Today was the day I would see not one, but TWO male orang-utans. One of which was a young male, beautifully coy and so incredibly human like in the way he looked down to the ground from his perch. Nestled in amongst the dense greenery his eyes found us, quickly perused the group and then rushed heaven-wards as if to pretend he hadn’t noticed us.

The guide told me he wasn’t the alpha male and was a young solitary male and so the alpha wouldn’t be far away. Witnessing said alpha male was an incredible and much more intimidating experience than this young chap. With a rustle and a deftness that was surprising considering his sheer bulk and height, he swung out from the centre of the trees above where we were standing and stepped onto a tree trunk a few metres in front of the group. I was breathtaken by his size, power and agility.

Clearly not impressed we were in his space and ready to assert his authority he leant across to a rotting tree to the left and started to wrench it in two. The tour guide said quietly but firmly, RUN RUN, and we ran as fast as we could, just as the alpha snapped the tree in half and threw it in our direction, missing us by just a couple of feet. Landing with a cacophonous thud nearby it was a real reminder that this is the orang-utans domain and they rule here.

Having escaped in one piece, just about, myself and my group began our descent out of the National Park and down towards the river. Waiting for us on the banks was a special mode of transport to allow us to rest our weary feet and to whizz us back to the guesthouse in a minimal amount of time – a tyre raft!

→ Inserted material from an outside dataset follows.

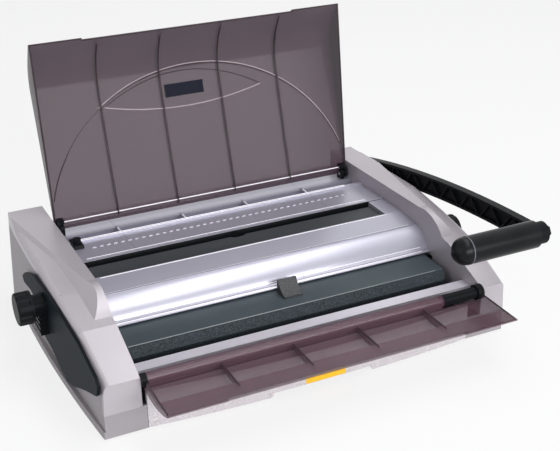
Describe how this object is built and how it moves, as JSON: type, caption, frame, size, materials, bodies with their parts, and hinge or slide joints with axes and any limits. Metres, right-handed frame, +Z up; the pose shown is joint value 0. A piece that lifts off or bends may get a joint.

Hopping aboard and zooming down the rapids was incredibly exhilarating and cooling. A beautiful way to complete my experience!

Visiting Bukit Lawang and coming face to face with the People of the Forest was such an incredible gift. I can’t entirely put into words the way these animals captured my heart and reignited something in my soul. I will always be grateful for this experience and hope that in spite of being critically endangered these animals will thrive in their habitat, where they belong, for as long as possible.